Any time something breaks I have to pretend that I know what's wrong but after careful analysis I determine it needs a professional.

"Sorry honey I'd fix it myself but that's a thrombos modulator valve problem and you know how dangerous those can be."

"The light bulbs just burned out in the hallway."

" can never be to sure I wouldn't want to expose myself to homogenous radiation. It could make me sterile."

"Just change the light bulb."

"It's too high, and I hate pulling that cover thing off because there's always dead spiders in there."

"Are you seriously thinking that I'm going to change that light bulb?"

"No... Not seriously. Can't we just forget this bulb and save a little on the electric bill?

"Save on the electric bill? One hallway light bulb?"

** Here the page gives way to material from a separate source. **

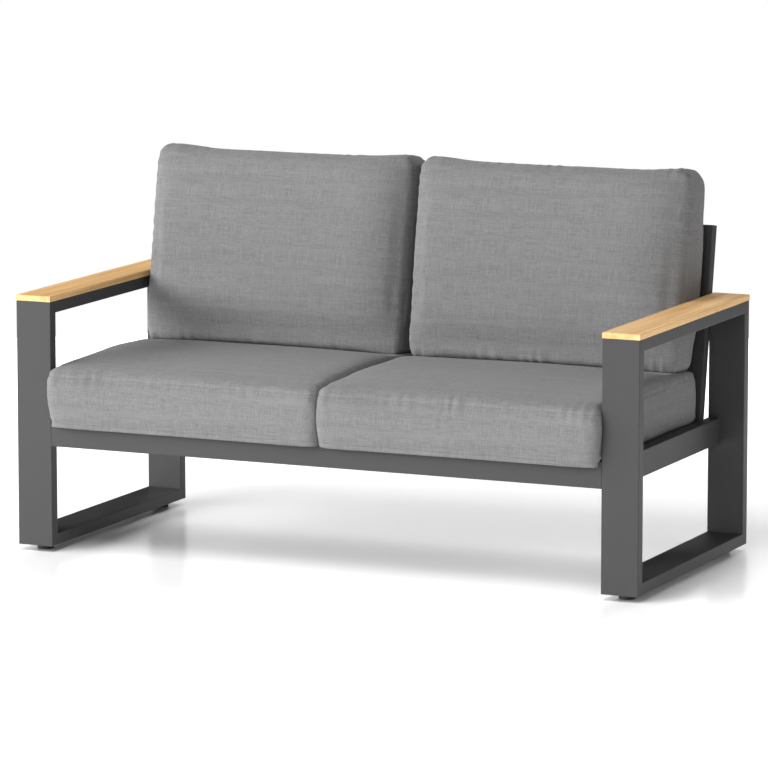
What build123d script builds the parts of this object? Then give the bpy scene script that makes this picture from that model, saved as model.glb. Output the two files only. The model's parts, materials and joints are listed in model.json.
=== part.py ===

"Fine but if I fall it's on your head. If a Black Widow spider is just faking death and smites me down it will be on your head. Remember that. Remember what you will tell our grandchildren, that you caused my death. I hope you're satisfied."

"Are you done?"

"NO! What if when I'm standing on the chair I have a brain aneurysm, lose my balance, and fall and break your favorite crystal vase? What then? Hmmm? Well don't blame me."

"Now are you done?"

"What if I don't "feel" like changing the light bulb?

"Do you ever want to have sex again?"

"Maybe I do and maybe I don't. Maybe I'll cut you off. Did you ever think about that? Two can play at that game. Do I ever want to have sex again? Um.... I'll get the bulb. Would you hold the chair steady?"

"Honey? I think I need a hammer."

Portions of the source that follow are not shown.